Temper tantrums can be frustrating for any parent. But understanding why these occur as well as techniques to both prevent and manage these will help you more effectively curve the behaviour whilst staying calm.
In this guide, we’ll explore why tantrums happen in the first place, how to prevent these, what you should do during and after a tantrum and some additional resources.
Let’s dive straight in!
Why do children have tantrums?
Tantrums are a normal part of your child’s development.
These are how children show that they are upset or frustrated when they don’t yet have the communication skills to express themselves in other ways. This tends to be between ages 1-3.
Tantrums can range from whining and crying to screaming, kicking, hitting and breath-holding.
These may happen because your little one is:
Anxious or worried (often due to a change in routine like moving house or starting at nursery)
Not understanding what’s happening (this can often happen in new settings like a store or dentist)
Over time, your child will learn how to cope with their frustration and as language skills develop (as they’re able to more easily express themselves), tantrums tend to decrease.
How can you prevent tantrums?
Prevention is key when it comes to any challenging behaviours – here are some things you can do to prevent tantrums!
Promoting positive behaviours is key when looking to curve challenging ones. Rewards and praise for positive behaviours work more effectively than only addressing negative behaviours.
Offer your little one simple choices (e.g. orange or apple juice or should we brush teeth now or after bath time) to help them feel more in control of their everyday routine.
Keep off-limits out of sight and reach – out of sight out of mind.
Take advantage of your little one's short attention span by offering something else in place of what they can't have. You can start a new activity or even change the environment.
Help your little to learn how to do different things! Use positive reinforcements (like praise and rewards) to help them feel proud of the skills they’re learning. This can be as simple as baking or gardening together.
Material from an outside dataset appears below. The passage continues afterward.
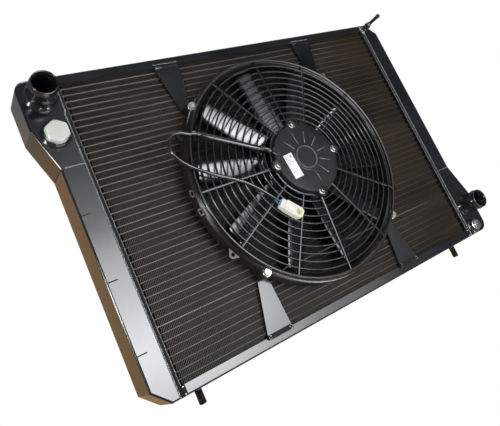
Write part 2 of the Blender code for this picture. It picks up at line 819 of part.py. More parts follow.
def build_cover(material):
    cx, cy = FAN_XY
    z0 = 96.9
    z1 = COVER_TOP
    disc = layers([
        (z0, circle(cx, cy, COVER_R, 40)), (z1 - 1.0, circle(cx, cy, COVER_R, 40)),
        (z1, circle(cx, cy, COVER_R - 1.0, 40)),
    ])
    cover = make_object("motor_cover", [disc], material, smooth=40)
    lobes = []
    for k in range(4):
        x, y = fan_point(LOBE_PCD_R, GUARD_TURN + 90.0 * k)
        lobes.append(layers([
            (z0, circle(x, y, LOBE_R, 16)), (z1 - 1.0, circle(x, y, LOBE_R, 16)),
            (z1, circle(x, y, LOBE_R - 1.0, 16)),
        ]))
    combine(cover, lobes, "UNION", smooth=40)
    extras = [extrude(circle(cx, cy, 12.0, 20), "z", 90.0, z0 + 0.5)]
    ring = [(16.6, z1 - 0.6), (19.4, z1 - 0.6), (18.9, z1 + 1.0), (17.2, z1 + 1.0)]
    extras.append(lathe(ring, cx, cy, 24))
    for k in range(8):
        bar = [(22.5, -0.9), (43.5, -0.9), (43.5, 0.9), (22.5, 0.9)]
        bar = [(cx + u, cy + v) for u, v in bar]
        extras.append(rotate_xy(extrude(bar, "z", z1 - 0.6, z1 + 0.8), 8.7 + 30.5 * (k - 3), cx, cy))
    combine(cover, extras, "UNION", smooth=40)
    cuts = [extrude(circle(cx, cy, 8.2, 20), "z", 88.0, 95.6)]
    for k in range(4):
        x, y = fan_point(LOBE_PCD_R, GUARD_TURN + 90.0 * k)
        cuts.append(extrude(circle(x, y, 2.5, 10), "z", z0 - 2.0, z1 + 2.0))
    notch = [(43.5, -6.3), (70.0, -6.3), (70.0, 6.3), (43.5, 6.3)]
    notch = [(cx + u, cy + v) for u, v in notch]
    cuts.append(rotate_xy(extrude(notch, "z", z0 - 2.0, z1 + 2.0), GLAND_ANGLE, cx, cy))
    return combine(cover, cuts, "DIFFERENCE", smooth=40)


def build_label(material):
    cx, cy = FAN_XY
    x = cx - 31.6
    y = cy - 6.9
    z0 = COVER_TOP + GAP
    plate = box(x - 8.4, x + 8.4, y - 19.8, y + 19.8, z0, z0 + 0.3)
    make_object("motor_label", [rotate_xy(plate, 5.5, x, y)], material)


def build_gland(material):
    cx, cy = FAN_XY
    outline = [(43.9, -5.9), (57.0, -5.9), (60.0, -3.4), (60.0, 3.4), (57.0, 5.9), (43.9, 5.9)]
    outline = [(cx + u, cy + v) for u, v in outline]
    block = rotate_xy(extrude(outline, "z", 96.9, 102.6), GLAND_ANGLE, cx, cy)
    make_object("cable_gland", [block], material)


# ---------------------------------------------------------------- lead

def spoke_side(radius):
    """Point beside the upper left spoke, where the lead is tied."""
    a = math.radians(GUARD_TURN + 150.0)
    x = FAN_XY[0] + radius * math.cos(a) - LEAD_OFFSET * math.sin(a)
    y = FAN_XY[1] + radius * math.sin(a) + LEAD_OFFSET * math.cos(a)
    return x, y


def lead_route():
    """Centre line of the lead from the gland, out to the rim, around and back."""
    lift = LEAD_R + GAP
    gx, gy = fan_point(61.0, GLAND_ANGLE)
    route = [(gx, gy, 99.8)]
    gx, gy = fan_point(66.0, GLAND_ANGLE)
    route.append((gx, gy, 98.4))
    for radius in (76.0, 95.0, 115.0, 135.0, 155.0, 176.0):
        x, y = spoke_side(radius)
        route.append((x, y, guard_height(radius) + lift))
    loop = [
        (-165.2, 87.3), (-174.8, 91.6), (-183.6, 92.9), (-191.4, 91.0), (-197.2, 86.2),
        (-201.2, 79.6), (-202.4, 71.2), (-200.4, 62.4), (-195.8, 54.0), (-188.8, 45.8),
    ]
    for i, (x, y) in enumerate(loop):
        route.append((x, y, GUARD_TOP + lift + 0.3 + 0.6 * math.sin(math.pi * i / 9.0)))
    back = [
        (-177.8, 36.2), (-164.7, 25.6), (-152.2, 16.8), (-139.8, 9.4), (-127.9, 2.0),
        (-117.4, -5.8), (-108.0, -14.4), (-100.0, -22.8), (-92.9, -31.2), (-87.2, -38.6),
        (-83.4, -44.6),
    ]
    for x, y in back:
        radius = math.hypot(x - FAN_XY[0], y - FAN_XY[1])
        route.append((x, y, guard_height(radius) + lift))
    x, y, z = route[-1]
    route[-1] = (x, y, z + 1.4)
    x, y, z = route[-2]
    route[-2] = (x, y, z + 0.5)
    return route


def smooth_route(route, count):
    """Even points along a smooth curve through the route."""
    dense = []
    last = len(route) - 1
    for i in range(last):
        p0 = route[max(i - 1, 0)]
        p1 = route[i]
        p2 = route[i + 1]
        p3 = route[min(i + 2, last)]
        for step in range(16):
            t = step / 16.0
            point = []
            for a, b, c, d in zip(p0, p1, p2, p3):
                value = 2.0 * b + (c - a) * t + (2.0 * a - 5.0 * b + 4.0 * c - d) * t * t
                value += (3.0 * b - a - 3.0 * c + d) * t * t * t
                point.append(0.5 * value)
            dense.append(point)
    dense.append(list(route[-1]))
    lengths = [0.0]
    for a, b in zip(dense[:-1], dense[1:]):
        lengths.append(lengths[-1] + math.dist(a, b))
    result = []
    j = 0
    for i in range(count):
        want = lengths[-1] * i / (count - 1)
        while j < len(dense) - 2 and lengths[j + 1] < want:
            j += 1
        span = lengths[j + 1] - lengths[j]
        t = (want - lengths[j]) / span
        result.append([a + (b - a) * t for a, b in zip(dense[j], dense[j + 1])])
    return result


def build_tube(name, points, radius, material):
    curve = bpy.data.curves.new(name, "CURVE")
    curve.dimensions = "3D"
    curve.bevel_depth = radius * MM
    curve.bevel_resolution = 2
    curve.use_fill_caps = True
    spline = curve.splines.new("POLY")
    spline.points.add(len(points) - 1)
    for slot, (x, y, z) in zip(spline.points, points):
        slot.co = ((x + SHIFT_X) * MM, (y + SHIFT_Y) * MM, z * MM, 1.0)
    item = bpy.data.objects.new(name, curve)
    bpy.context.scene.collection.objects.link(item)
    curve.materials.append(material)
    return item


def connector_point(along, side):
    a = math.radians(CONNECTOR_ANGLE)
    x = CONNECTOR_XY[0] + along * math.cos(a) - side * math.sin(a)
    y = CONNECTOR_XY[1] + along * math.sin(a) + side * math.cos(a)
    return x, y


def build_lead(jacket, blue, tie_material, cream, yellow):
    route = lead_route()
    build_tube("motor_lead", smooth_route(route, 44), LEAD_R, jacket)
    ex, ey, ez = route[-1]
    px, py, _ = route[-2]
    length = math.hypot(ex - px, ey - py)
    dx = (ex - px) / length
    dy = (ey - py) / length
    for name, side in (("lead_wire_a", -1.0), ("lead_wire_b", 1.0)):
        start = (ex + dx * 0.7 - dy * side * 1.2, ey + dy * 0.7 + dx * side * 1.2, ez + 0.1)
        near = connector_point(-19.3 - 3.0, side * 2.6)
        end = connector_point(-19.3, side * 2.6)
        top = 98.6
        mid = (0.5 * (start[0] + near[0]), 0.5 * (start[1] + near[1]), 0.5 * (ez + top) + 0.4)
        wire = [start, mid, (near[0], near[1], top), (end[0], end[1], top)]
        build_tube(name, smooth_route(wire, 8), WIRE_R, blue)
    build_ties(tie_material)
    build_connector(cream, yellow)


def build_ties(material):
    """Cable ties: flat loops around the spoke and the lead beside it."""
    for name, radius in (("cable_tie_outer", 173.0), ("cable_tie_inner", 74.8)):
        top = guard_height(radius)
        low_v = -2.1
        high_v = LEAD_OFFSET + LEAD_R + GAP + 0.1
        low_z = top - GUARD_THICK - GAP - 0.25
        high_z = top + GAP + 2.0 * LEAD_R + GAP + 0.25
        outer = [(low_v - 0.9, low_z - 0.9), (high_v + 0.9, low_z - 0.9)]
        outer += [(high_v + 0.9, high_z + 0.9), (low_v - 0.9, high_z + 0.9)]
        inner = [(low_v, low_z), (high_v, low_z), (high_v, high_z), (low_v, high_z)]
        verts = []
        for u in (radius - 1.0, radius + 1.0):
            verts += [(FAN_XY[0] + u, FAN_XY[1] + v, z) for v, z in outer]
            verts += [(FAN_XY[0] + u, FAN_XY[1] + v, z) for v, z in inner]
        faces = []
        for i in range(4):
            j = (i + 1) % 4
            faces.append((i, j, 4 + j, 4 + i))
            faces.append((8 + i, 8 + j, 12 + j, 12 + i))
            faces.append((i, j, 8 + j, 8 + i))
            faces.append((4 + i, 4 + j, 12 + j, 12 + i))
        loop = rotate_xy((verts, faces), GUARD_TURN + 150.0, *FAN_XY)
        make_object(name, [loop], material)


def build_connector(cream, yellow):
    z0 = 92.6
    z1 = 103.4
    cx, cy = CONNECTOR_XY
    outline = [(-19.0, -7.0), (-12.0, -8.4), (14.0, -8.4), (19.0, -5.0)]
    outline += [(19.0, 5.0), (14.0, 8.4), (-12.0, 8.4), (-19.0, 7.0)]
    outline = [(cx + u, cy + v) for u, v in outline]
    inset = offset_outline(outline, [1.2] * 8)
    block = layers([(z0, inset), (z0 + 1.2, outline), (z1 - 1.2, outline), (z1, inset)])
    housing = make_object("connector_housing", [rotate_xy(block, CONNECTOR_ANGLE, cx, cy)], cream)
    x, y = connector_point(11.0, 0.0)
    pocket = extrude(circle(x, y, 3.6, 14), "z", z1 - 1.6, z1 + 2.0)
    combine(housing, [pocket], "DIFFERENCE")
    seal = [(1.2, z1 - 1.3), (3.3, z1 - 1.3), (3.3, z1 + 0.5), (2.8, z1 + 0.9), (1.2, z1 + 0.9)]
    make_object("connector_seal", [lathe(seal, x, y, 14)], yellow, smooth=40)


# ---------------------------------------------------------------- assembly

def main():
    clear_scene()
    paint = make_material("black_paint", (0.022, 0.025, 0.03), 0.1, 0.32)
    tube = make_material("tube_metal", (0.16, 0.15, 0.14), 0.6, 0.45)
    fin = make_material("fin_metal", (0.03, 0.027, 0.024), 0.5, 0.6)
    weld = make_material("weld_metal", (0.1, 0.1, 0.105), 0.5, 0.35)
    zinc = make_material("zinc", (0.62, 0.63, 0.6), 1.0, 0.3)
    dark_steel = make_material("dark_steel", (0.12, 0.11, 0.1), 1.0, 0.35)
    plastic = make_material("black_plastic", (0.016, 0.017, 0.019), 0.0, 0.4)
    blade_plastic = make_material("blade_plastic", (0.02, 0.021, 0.024), 0.0, 0.22)
    copper = make_material("copper", (0.4, 0.2, 0.1), 1.0, 0.4)
    white = make_material("label_white", (0.85, 0.85, 0.84), 0.0, 0.5)
    jacket = make_material("lead_jacket", (0.012, 0.012, 0.013), 0.0, 0.25)
    blue = make_material("wire_blue", (0.08, 0.22, 0.45), 0.0, 0.4)
    cream = make_material("connector_cream", (0.82, 0.8, 0.74), 0.0, 0.42)
    yellow = make_material("seal_yellow", (0.72, 0.66, 0.2), 0.0, 0.5)

    build_core(tube)
    build_fins(fin)
    build_channel("side_channel_top", 1.0, paint)
    build_channel("side_channel_bottom", -1.0, paint)

    ribs = [(-339.0, -326.0, y) for y in (27.5, -64.0, -160.6)]
    inlet_hole = (*INLET_XY, INLET_R - 1.7)
    filler_hole = (*FILLER_XY, 13.6)
    outlet_hole = (*OUTLET_XY, OUTLET_R - 1.7)
    lower_hole = (*LOWER_XY, 8.0)
    build_tank("tank_left_narrow", narrow_outline(), -1.0, paint, ribs=ribs)
    build_tank("tank_left_wide", wide_outline(), -1.0, paint, holes=(inlet_hole, filler_hole))
    build_tank("tank_right_narrow", narrow_outline(), 1.0, paint)
    build_tank("tank_right_wide", wide_outline(), 1.0, paint, holes=(outlet_hole, lower_hole))
    build_weld("weld_left", -1.0, (176.0, 227.5), weld)
    build_weld("weld_right", 1.0, (300.0, 301.0), weld)

    build_neck("inlet_neck", INLET_XY, INLET_R, 22.3, paint)
    build_neck("outlet_neck", OUTLET_XY, OUTLET_R, 20.0, paint)
    build_boss("filler_boss", FILLER_XY, 20.0, 12.6, 4.2, paint)
    build_plug("filler_plug", FILLER_XY, FILLER_AF, 16.2, 12.2, 58.8, 8.6, zinc)
    build_boss("lower_boss", LOWER_XY, 14.4, 7.2, 5.4, paint)
    build_plug("lower_plug", LOWER_XY, 17.0, 9.8, 6.8, 60.0, 4.6, zinc)
    build_tap(dark_steel, plastic, zinc)
    build_pins(dark_steel)

    build_straps(paint, plastic, zinc)
    build_shroud(plastic)
    build_guard(plastic)
    build_impeller(blade_plastic, dark_steel)
    build_motor(plastic, zinc, copper)
    build_label(white)
    build_gland(plastic)
    build_lead(jacket, blue, plastic, cream, yellow)


main()
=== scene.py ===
"""Visual model of a cross-flow car radiator with an electric fan, lying on its back.

Sizes of the object are in millimetres from the core centre and become metres, in the
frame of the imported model, when a piece is built. The studio around it is in metres.
"""
import math
import random

import bmesh
import bpy
from mathutils import Matrix, Vector


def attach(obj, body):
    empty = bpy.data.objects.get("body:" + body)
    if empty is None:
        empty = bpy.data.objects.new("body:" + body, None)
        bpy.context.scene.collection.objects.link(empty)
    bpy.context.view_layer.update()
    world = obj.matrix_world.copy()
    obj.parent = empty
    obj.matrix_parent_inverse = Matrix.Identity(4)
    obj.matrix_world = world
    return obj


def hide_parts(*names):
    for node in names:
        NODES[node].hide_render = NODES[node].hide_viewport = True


MM = 0.001
SHIFT_X = -0.42
SHIFT_Y = 4.39
FACE_Z = 54.0

TUBE_COUNT = 43
TUBE_PITCH = 9.91
HEADER_X = (302.3, 308.4)
FAN_XY = (-1.5, -0.5)
GUARD_TURN = -0.8
GUARD_TOP = 83.0
GUARD_SLOPE = 0.0922
RING_STEP = 11.28
RING_COUNT = 10
LUG_XY = 133.5
LEAD_R = 2.5
LEAD_OFFSET = 5.0
GLAND_ANGLE = 155.0
COVER_TOP = 101.6
INLET_XY = (-331.2, 201.9)
OUTLET_XY = (330.6, -173.1)
FILLER_XY = (-330.6, 143.3)
LOWER_XY = (325.4, -214.0)
TAP_XY = (318.0, 222.0)
TAP_ANGLE = 22.3
CONNECTOR_XY = (-68.5, -66.5)
CONNECTOR_ANGLE = -47.5
TUBE_HALF = 0.45
FIN_FOLDS = 250
SEAT_Z = FACE_Z + 0.3
INLET_R = 17.8
OUTLET_R = 16.7
NECK_TOP = 93.0
NECK_WALL = 2.0
SPOKE_COUNT = 12
BLADE_COUNT = 10
BLADE_TURN = 24.3
SCREW_CIRCLE = 56.8
LEAD_SPOKE = GUARD_TURN + 150.0
WIRE_R = 0.95
SOFTBOX_Z = 1.45
SOFTBOX_STRENGTH = 13.0
FLOOR_HALF = 60.0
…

Is it something they can’t have or do? Or can you compromise?
If you know your little one is tired or getting hungry then it’s not the best time to go shopping or run an errand. Make sure their needs are being met and they’ll be less likely to get frustrated.
What should you do during a tantrum?
The first thing to remember is that you should stay calm. If you’re angry it will show your little one that the behaviour is acceptable.
If you do get frustrated be sure to apologise to your child and explain that how you responded was wrong to show them that the behaviour is not okay.
Tantrums should be handled differently depending on the cause. For example, if your little one is hungry or tired it’s time for a snack or nap.
Other times it may be best to ignore an outburst or distract your child with a different activity. If they are having a tantrum to get attention.
If a tantrum happens after your child is told to do something they don’t want to do (e.g. brushing teeth or taking a bath), it's best to ignore the tantrum. But be sure that you follow through on having your little one complete the task after they are calm.
Children who are in danger of hurting themselves or others during a tantrum should be taken to a quiet, safe place to calm down. This also applies to tantrums in public.
In summary, unless it is something your little one needs such as sleep or food, ignoring, distractions and time to calm down are best.
This way they learn the behaviour isn’t the right way to get something they want and will over time (as they language and communication skills develop) stop having tantrums.
What should you do after a tantrum?
Follow-up actions after a tantrum are a good way to reinforce the idea that tantrums are unwanted behaviours.
Praise them for regaining control e.g. ‘I like how you calmed down’.
They may also feel vulnerable so give them a hug and reassure them that they are loved no matter what happens.
If you’re struggling to cope with tantrums or they have been going on for a long time contact your nursery manager, health visitor or GP for additional support.
You may also consider reaching out for support if:
You have questions about what you're doing or what your child is doing.
You often feel angry when you respond to tantrums.
The tantrums become more frequent, intense, or last longer.
Your child often hurts themselves or others.
A nursery manager, health visitor or GP can give you some additional advice.
It’s important to remember that tantrums aren’t usually cause for concern and generally stop on their own. As children develop, their skills allow them to cooperate, communicate, and cope with frustration.